Henri-Jean Martin rappelle que cette évolution de notre écriture date du XVIIe siècle, quand l’essor de l’« imagerie schématisante et documentaire [...] de la cartographie et [de] certains livres scientifiques » 61 se combine avec un accroissement du nombre des logographes en mathématiques, puis dans d’autres disciplines, comme la chimie au XVIIIe siècle 62. La fin du XXe siècle, avec la diffusion des ordinateurs, amplifie encore plus la production de ces pictogrammes qui interviennent directement dans l’acceptation ou le refus d’une hypothèse, et dont la variété est sans limites: la facilité de produire du dessin qui fait sens est essentielle pour comprendre les formes contemporaines de notre outillage mental.

3.3.4 Hypertexte

Les objets d’usage courant qui offrent des listes organisées de mots sont l’index et le dictionnaire, la bibliographie, et plus généralement le fichier (matières, auteurs, etc.) de la bibliothèque. Ces listes sont maintenant aisées à manipuler, et appellent à la création de listes de listes, et de renvois entre les premières comme les secondes.

L’hypertexte, longtemps pensé de façon métaphorique —avec les pictogrammes sur les papyrus symbolisant des renvois entre œuvres— ou conceptuelle —suite aux travaux de Vanevar Bush et de Theodore Nelson 63— trouve ses premières réalisations dans les années 1980, avec les CD-ROM, et deux exemples simples peuvent témoigner de sa vulgarisation.

Considérons tout d’abord un CD-ROM tel que le dictionnaire Le Robert. Au lieu de rechercher la définition d’un mot dans un lourd imprimé, il suffit d’en saisir les premières lettres dans une fenêtre électronique; diverses possibilités s’offrent alors au lecteur: définition abrégée ou détaillée, étymologie, citations exemplaires, etc. La sélection de n’importe quel mot entrant dans une définition le transforme en vedette; plus précisément, tous les mots communs 64 sont reliés entre eux par un tissu hypertextuel; des jokers aident à construire des expressions régulières simples; on retrouve aisément tous les mots qui contiennent une graphie donnée 65. Un tel outil, propre à l’écriture informatique, permet une utilisation rapide de la liste ordonnée de mots que constitue un dictionnaire, et autorise les détournements d’usages (mots croisés, Scrabble, etc.).

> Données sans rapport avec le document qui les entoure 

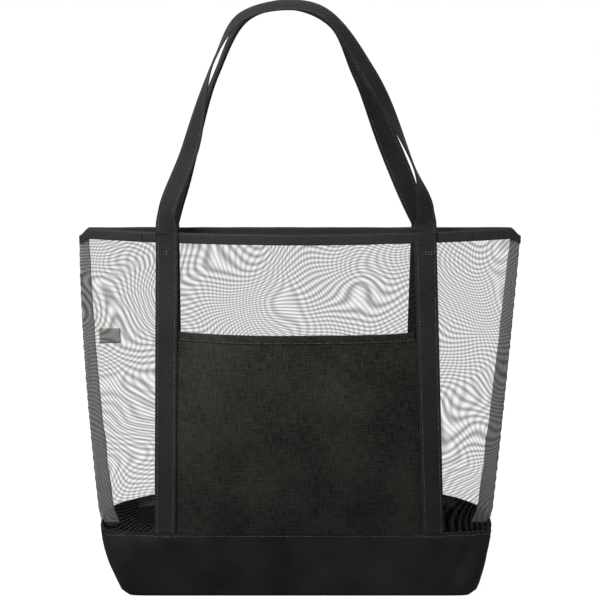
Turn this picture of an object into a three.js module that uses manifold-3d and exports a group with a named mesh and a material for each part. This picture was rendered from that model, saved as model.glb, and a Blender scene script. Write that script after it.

L’autre paradigme de l’hypertexte est évidemment le web, avec un langage simple comme le html (et un logiciel bien plus sophistiqué, qui gère le protocole http d’un serveur): contrairement au CD-ROM, dont la production exigeait une haute technicité, n’importe quel utilisateur peut construire un système hypertextuel au sein d’un même texte, ou entre divers textes de sa production 66. La différence fondamentale avec l’exemple précédent est que les renvois peuvent aussi dépasser le cadre d’un seul support: le lien renvoie alors à un texte situé ailleurs. Il s’ensuit une réticulation textuelle qui n’est plus maîtrisée par ses auteurs: à partir d’un seul fichier, on peut rapidement dévider un très grand sous-ensemble des pages web du monde entier 67

Ces successions de définitions, de renvois, ne pouvaient que donner le désir de construire des listes ou des dictionnaires. Ce qui peut se produire de façon alphabétique ou thématique —et bien sûr non exhaustive— avec les listes de pointeurs, si simples, mais si fondamentales aux chercheurs, jusqu’aux listes... de listes de listes 68

La réticulation de ces pages par l’hypertexte et le caractère électronique de leur contenu textuel ont par ailleurs permis de développer un nouvel outil de travail, aujourd’hui incontournable: le moteur de recherche. Deux cheminements coûteux ont ainsi pu être évités: celui qui mène à la bibliothèque, jamais assez vaste pour contenir toutes les pages web actuelles, celui de la lecture en diagonale, pour retrouver une expression dans le texte. Bien sûr, les moteurs ont aussi leurs défauts: aspiration non exhaustive du web (ce qui serait difficile), modes de repérage purement lexicométriques, et mauvais repérage de l’imprimé (malgré les tendances contemporaines à la numérisation, de très nombreux textes, anciens ou récents, ne sont pas accessibles sur le web). Mais là encore, on voit comment une pure production de listes, qui s’associe aux moyens de les traiter, amplifie considérablement nos capacités mentales. Et les outils créés pour travailler ces listes transforment le statut du texte, qui devient lui-même... liste 69.